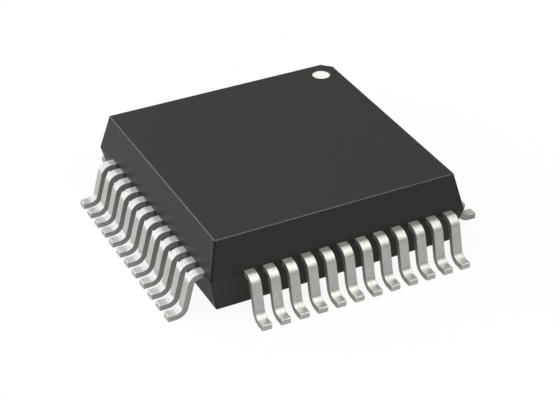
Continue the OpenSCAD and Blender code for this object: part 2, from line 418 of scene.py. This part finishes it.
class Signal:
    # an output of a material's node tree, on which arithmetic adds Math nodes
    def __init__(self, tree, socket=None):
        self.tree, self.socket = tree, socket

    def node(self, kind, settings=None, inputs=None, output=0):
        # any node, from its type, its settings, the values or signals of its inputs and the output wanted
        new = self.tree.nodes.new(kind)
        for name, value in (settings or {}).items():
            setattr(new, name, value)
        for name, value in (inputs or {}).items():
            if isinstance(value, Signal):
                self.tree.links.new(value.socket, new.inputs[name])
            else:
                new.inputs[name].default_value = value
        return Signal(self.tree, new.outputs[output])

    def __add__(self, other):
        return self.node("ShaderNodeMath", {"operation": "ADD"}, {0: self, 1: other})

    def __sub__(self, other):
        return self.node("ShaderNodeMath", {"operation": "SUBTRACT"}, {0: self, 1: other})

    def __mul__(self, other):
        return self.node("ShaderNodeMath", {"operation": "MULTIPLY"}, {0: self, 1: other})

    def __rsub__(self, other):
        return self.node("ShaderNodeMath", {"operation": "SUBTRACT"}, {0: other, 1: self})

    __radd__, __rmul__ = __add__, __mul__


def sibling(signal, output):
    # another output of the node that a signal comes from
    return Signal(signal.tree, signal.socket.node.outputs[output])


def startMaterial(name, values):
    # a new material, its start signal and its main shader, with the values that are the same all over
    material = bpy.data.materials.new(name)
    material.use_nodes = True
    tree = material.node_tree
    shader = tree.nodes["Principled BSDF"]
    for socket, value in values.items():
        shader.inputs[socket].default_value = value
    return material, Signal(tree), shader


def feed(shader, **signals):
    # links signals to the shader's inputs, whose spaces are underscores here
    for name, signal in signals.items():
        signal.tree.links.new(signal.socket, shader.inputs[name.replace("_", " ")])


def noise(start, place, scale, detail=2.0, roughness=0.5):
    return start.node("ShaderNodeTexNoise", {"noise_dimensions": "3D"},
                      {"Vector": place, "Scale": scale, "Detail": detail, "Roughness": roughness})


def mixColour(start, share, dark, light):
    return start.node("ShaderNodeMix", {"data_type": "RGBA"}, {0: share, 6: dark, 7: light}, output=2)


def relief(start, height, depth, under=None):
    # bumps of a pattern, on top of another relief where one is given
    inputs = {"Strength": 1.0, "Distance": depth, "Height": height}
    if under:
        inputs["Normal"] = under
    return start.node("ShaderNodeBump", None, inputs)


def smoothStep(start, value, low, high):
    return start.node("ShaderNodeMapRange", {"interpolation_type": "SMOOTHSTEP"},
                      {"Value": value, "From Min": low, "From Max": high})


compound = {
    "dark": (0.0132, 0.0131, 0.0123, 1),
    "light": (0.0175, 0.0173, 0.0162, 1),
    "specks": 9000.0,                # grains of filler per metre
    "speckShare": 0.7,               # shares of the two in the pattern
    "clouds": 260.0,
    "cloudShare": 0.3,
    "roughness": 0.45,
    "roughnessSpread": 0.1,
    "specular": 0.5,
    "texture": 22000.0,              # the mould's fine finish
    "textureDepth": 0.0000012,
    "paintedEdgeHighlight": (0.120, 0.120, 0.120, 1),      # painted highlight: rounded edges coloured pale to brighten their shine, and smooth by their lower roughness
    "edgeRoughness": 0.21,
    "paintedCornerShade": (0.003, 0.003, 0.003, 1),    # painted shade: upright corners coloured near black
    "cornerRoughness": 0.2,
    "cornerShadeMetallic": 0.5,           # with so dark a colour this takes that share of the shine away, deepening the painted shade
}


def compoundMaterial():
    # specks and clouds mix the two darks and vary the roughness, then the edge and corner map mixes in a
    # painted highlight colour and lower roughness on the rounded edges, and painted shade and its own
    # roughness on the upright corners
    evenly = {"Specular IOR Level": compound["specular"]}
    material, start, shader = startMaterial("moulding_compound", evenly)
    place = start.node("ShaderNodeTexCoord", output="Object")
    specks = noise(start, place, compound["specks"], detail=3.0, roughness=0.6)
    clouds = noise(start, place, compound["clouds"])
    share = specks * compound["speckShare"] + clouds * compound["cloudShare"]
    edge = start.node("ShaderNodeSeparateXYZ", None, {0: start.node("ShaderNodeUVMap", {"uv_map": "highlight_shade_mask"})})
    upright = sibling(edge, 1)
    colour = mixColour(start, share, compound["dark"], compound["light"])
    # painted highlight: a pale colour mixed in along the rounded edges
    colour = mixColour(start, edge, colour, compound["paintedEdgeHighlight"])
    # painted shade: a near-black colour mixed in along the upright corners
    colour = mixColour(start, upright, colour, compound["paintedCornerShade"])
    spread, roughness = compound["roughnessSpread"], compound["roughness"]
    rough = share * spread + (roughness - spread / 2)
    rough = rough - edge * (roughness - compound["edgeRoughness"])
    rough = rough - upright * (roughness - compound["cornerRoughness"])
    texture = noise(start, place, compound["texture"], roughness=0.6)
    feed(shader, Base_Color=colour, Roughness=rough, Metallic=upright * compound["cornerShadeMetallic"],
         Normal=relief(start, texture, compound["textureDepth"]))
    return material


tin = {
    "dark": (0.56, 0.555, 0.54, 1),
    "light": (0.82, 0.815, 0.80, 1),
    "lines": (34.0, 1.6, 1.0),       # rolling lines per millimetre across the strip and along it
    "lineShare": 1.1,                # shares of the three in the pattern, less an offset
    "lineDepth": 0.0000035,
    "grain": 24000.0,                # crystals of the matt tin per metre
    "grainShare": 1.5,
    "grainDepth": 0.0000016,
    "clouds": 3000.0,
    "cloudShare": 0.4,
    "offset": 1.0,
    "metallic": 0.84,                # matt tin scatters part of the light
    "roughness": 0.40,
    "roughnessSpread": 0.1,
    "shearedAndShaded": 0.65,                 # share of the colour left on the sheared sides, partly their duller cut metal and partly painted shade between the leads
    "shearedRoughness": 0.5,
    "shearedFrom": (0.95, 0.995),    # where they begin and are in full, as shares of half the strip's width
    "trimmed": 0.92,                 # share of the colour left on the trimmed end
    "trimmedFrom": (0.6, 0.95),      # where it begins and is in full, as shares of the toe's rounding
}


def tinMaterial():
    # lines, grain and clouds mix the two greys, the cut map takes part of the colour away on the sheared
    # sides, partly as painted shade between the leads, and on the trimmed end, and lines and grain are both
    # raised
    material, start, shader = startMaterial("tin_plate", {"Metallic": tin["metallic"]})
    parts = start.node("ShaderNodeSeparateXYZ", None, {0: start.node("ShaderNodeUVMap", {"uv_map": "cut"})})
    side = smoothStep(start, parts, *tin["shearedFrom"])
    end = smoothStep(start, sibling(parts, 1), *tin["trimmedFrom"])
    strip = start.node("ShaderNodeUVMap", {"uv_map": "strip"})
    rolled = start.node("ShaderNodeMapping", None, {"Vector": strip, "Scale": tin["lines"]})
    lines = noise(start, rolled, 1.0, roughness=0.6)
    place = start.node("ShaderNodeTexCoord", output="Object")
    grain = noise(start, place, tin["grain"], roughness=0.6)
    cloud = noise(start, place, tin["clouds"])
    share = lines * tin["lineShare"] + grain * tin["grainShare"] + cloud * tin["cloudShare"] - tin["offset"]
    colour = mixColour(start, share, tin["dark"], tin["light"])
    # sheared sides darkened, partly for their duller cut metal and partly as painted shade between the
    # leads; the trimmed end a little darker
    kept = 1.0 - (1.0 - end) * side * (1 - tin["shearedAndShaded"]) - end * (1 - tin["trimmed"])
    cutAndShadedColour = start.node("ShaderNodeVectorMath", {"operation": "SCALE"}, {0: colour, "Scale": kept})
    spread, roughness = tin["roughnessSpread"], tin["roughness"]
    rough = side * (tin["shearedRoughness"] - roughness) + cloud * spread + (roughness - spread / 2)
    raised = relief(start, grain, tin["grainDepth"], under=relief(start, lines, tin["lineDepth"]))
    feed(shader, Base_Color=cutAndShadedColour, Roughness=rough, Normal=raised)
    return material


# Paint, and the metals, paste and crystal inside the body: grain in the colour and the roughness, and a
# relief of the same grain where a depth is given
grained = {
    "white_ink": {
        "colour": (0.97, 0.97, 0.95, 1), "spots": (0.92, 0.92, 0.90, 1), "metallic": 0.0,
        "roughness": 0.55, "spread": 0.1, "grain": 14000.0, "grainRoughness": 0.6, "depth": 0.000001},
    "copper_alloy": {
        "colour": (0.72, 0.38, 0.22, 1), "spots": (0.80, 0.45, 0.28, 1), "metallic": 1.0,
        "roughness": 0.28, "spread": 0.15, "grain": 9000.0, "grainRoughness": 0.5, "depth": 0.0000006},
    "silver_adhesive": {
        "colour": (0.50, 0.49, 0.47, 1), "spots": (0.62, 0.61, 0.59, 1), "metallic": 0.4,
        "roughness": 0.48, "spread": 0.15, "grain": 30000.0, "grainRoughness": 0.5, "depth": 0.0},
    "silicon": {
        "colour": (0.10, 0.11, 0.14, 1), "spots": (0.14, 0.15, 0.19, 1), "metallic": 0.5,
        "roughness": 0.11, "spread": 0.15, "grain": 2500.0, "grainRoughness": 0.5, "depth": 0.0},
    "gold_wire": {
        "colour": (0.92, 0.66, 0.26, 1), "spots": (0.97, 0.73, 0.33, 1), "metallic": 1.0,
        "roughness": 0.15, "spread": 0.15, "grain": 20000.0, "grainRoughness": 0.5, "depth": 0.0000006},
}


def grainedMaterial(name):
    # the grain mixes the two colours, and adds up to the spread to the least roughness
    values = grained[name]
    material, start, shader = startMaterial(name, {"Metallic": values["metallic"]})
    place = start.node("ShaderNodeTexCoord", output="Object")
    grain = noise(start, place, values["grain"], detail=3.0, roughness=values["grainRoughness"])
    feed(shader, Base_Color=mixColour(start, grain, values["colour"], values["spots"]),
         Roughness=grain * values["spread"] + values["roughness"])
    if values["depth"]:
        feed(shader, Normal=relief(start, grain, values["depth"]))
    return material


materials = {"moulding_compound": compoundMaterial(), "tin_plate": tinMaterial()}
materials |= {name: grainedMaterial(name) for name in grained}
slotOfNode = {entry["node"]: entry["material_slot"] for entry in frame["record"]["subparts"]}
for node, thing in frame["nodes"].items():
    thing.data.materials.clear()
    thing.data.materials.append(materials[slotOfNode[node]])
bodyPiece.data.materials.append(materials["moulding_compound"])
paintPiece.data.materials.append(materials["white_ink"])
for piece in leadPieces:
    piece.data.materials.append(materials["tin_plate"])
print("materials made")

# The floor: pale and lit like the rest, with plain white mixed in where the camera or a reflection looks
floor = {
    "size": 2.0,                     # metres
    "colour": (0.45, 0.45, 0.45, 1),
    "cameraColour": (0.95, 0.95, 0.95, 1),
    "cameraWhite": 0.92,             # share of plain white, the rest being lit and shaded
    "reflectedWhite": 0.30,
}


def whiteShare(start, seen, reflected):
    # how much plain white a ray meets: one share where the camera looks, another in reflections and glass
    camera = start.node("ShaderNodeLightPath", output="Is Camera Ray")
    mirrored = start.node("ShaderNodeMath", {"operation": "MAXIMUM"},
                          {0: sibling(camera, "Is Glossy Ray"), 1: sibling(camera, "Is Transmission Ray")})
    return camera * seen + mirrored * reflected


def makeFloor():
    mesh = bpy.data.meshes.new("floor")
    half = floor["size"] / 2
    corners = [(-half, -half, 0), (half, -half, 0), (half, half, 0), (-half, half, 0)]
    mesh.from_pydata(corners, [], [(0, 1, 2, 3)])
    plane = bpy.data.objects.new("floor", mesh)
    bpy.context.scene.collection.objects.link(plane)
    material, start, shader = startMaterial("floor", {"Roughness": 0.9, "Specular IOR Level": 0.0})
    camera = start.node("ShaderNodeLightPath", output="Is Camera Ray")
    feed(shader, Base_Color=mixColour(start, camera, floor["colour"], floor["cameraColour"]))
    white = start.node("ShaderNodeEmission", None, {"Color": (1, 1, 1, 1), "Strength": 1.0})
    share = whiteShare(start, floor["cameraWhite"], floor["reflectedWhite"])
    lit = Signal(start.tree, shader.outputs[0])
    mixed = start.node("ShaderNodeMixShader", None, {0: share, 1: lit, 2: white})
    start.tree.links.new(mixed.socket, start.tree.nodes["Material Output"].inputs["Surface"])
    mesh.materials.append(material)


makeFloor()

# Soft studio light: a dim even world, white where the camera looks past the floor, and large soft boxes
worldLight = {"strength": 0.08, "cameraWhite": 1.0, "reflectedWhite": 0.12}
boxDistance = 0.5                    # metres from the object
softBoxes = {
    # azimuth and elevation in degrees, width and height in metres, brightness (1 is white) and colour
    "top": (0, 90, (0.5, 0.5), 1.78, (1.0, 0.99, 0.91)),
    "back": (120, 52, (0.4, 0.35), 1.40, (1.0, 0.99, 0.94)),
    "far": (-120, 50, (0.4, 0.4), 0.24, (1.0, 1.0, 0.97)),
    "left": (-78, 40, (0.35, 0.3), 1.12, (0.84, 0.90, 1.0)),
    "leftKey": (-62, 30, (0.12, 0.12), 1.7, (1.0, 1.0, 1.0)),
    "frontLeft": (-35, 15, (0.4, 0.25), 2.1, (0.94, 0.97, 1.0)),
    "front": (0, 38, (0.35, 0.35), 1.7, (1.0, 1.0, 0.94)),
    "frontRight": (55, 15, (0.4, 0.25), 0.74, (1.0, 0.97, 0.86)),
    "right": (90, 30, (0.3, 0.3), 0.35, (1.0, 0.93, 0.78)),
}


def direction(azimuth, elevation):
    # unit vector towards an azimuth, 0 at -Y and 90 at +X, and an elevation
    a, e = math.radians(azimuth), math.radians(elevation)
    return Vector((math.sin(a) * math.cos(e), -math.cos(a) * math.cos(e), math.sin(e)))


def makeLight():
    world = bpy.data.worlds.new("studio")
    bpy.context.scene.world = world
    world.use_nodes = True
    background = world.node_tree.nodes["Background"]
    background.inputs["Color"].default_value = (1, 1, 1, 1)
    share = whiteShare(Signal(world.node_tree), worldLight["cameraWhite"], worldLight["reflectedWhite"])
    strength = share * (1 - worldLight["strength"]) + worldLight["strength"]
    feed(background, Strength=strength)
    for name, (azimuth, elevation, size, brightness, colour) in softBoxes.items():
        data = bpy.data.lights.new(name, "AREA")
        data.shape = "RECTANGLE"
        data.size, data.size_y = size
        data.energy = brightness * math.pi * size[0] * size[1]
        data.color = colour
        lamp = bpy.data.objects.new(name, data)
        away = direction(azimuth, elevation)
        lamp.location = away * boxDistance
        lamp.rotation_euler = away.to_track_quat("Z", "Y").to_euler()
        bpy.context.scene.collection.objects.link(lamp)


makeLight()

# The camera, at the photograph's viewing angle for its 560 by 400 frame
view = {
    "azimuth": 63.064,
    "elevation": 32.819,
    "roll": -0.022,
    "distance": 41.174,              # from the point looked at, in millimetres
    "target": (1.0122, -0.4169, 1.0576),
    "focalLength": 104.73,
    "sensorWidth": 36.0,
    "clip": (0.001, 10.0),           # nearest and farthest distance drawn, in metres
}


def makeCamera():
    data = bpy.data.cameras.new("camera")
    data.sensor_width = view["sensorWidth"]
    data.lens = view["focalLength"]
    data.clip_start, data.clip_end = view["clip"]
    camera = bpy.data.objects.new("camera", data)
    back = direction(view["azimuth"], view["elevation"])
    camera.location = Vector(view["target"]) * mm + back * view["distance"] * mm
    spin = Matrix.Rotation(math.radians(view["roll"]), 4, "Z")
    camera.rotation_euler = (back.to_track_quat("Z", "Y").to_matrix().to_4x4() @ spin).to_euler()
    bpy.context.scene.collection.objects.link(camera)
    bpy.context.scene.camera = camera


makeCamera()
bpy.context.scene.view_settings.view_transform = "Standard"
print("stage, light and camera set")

○ ○ ○ ○ ○ ○ ○

▶ _To do_
Print, unaltered, every line from the beginning of the material down to the line with "self.tree, self.socket = tree, socket".

▶ _Reply to the exercise_
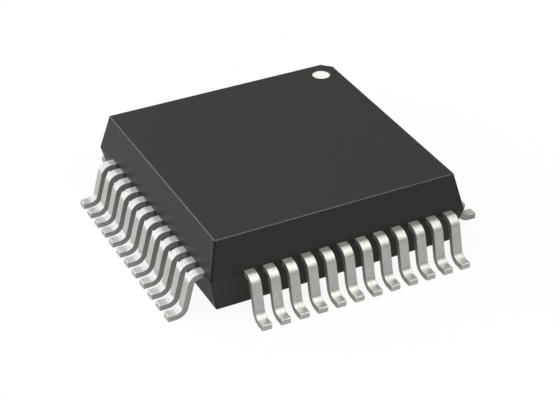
Continue the OpenSCAD and Blender code for this object: part 2, from line 418 of scene.py. This part finishes it.
class Signal:
    # an output of a material's node tree, on which arithmetic adds Math nodes
    def __init__(self, tree, socket=None):
        self.tree, self.socket = tree, socket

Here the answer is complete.